Par décence et car les temps d'aujourd'hui ne sont guère aux rêvasseries après les drames du 13 novembre dernier, il n'y aura pas de seconde partie au florilège Daydreaming entamé le mois dernier. De la musique par contre, il y en aura 2 fois plus...

Il y a d'abord eu un premier florilège consacré à quelques musiques rêvassantes attendant une suite (Daydreaming). Puis il y a eu les drames effroyables du 13 novembre dernier nous ayant profondément affectés. La réalité d'une guerre qui avance sans dire son nom nous empêche de dormir et encore moins de rêver. Elle nous rappelle aussi la fameuse phrase de Paul Valéry: "La guerre est un massacre de gens qui ne se connaissent pas, au profit de gens qui se connaissent mais ne se massacrent pas". Il n'y aura donc pas de seconde partie mais quelques "abominations" en lieu et place, pour reprendre un terme utilisé dans le communiqué de ces martyres ne craignant pas le chaos. "Le martyre, c'est le seul moyen de devenir célèbre quand on n'a pas de talent" disait quant-à-lui Pierre Desproges. Il n'y aura pas d'analyses géopolitiques non plus, l'endroit d'un site exclusivement dédié à la musique ne s'y prêtant pas. Mais écrire sur cette dernière nous questionne forcément sur le rapport que l'on entretient avec elle dans les moments durs.
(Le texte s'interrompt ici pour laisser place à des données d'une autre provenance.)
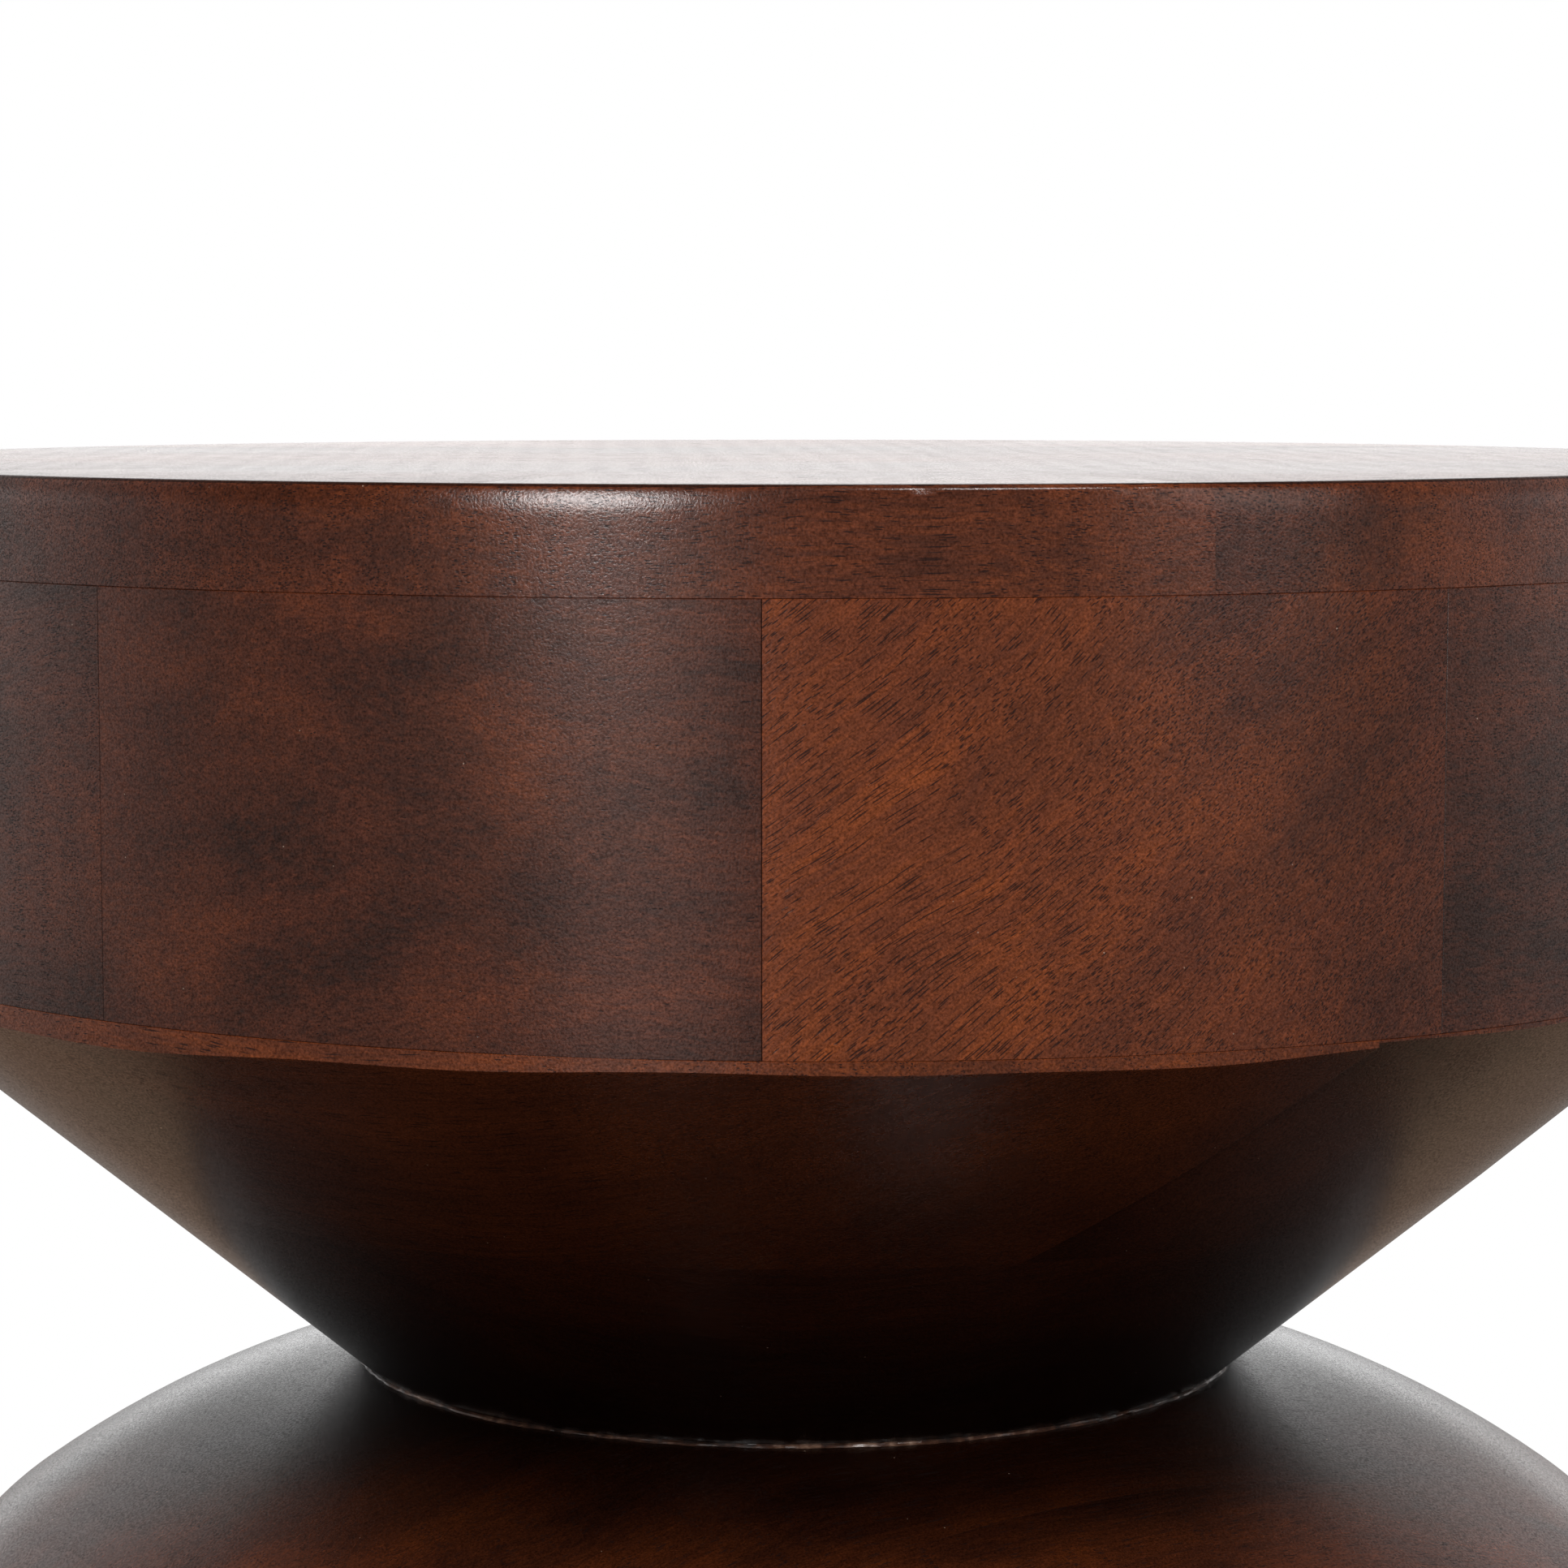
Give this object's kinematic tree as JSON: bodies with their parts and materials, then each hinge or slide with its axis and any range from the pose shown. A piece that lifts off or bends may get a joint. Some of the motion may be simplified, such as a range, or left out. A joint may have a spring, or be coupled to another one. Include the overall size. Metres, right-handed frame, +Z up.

Si la musique ne fera pas revenir ceux qui sont partis, elle essayera toutefois d'apporter un refuge, un remède voire un exutoire à la douleur incommensurable de ceux qui sont restés: les endeuillés. Et nous sommes tous endeuillés par une telle tragédie. Ainsi on espère que la musique pansera les plaies. Qu'elle nous aidera aussi à mieux apprivoiser la peur puisqu'il va certainement falloir vivre avec. Qu'elle continuera surtout à mettre de la couleur dans nos vies se drapant de noir, la noirceur de l'obscurantisme en partie. Et aujourd'hui, c'est peut-être trop en demander, mais on souhaiterait recevoir deux fois plus de couleurs, car aujourd'hui on a besoin de vivre deux fois plus intensément.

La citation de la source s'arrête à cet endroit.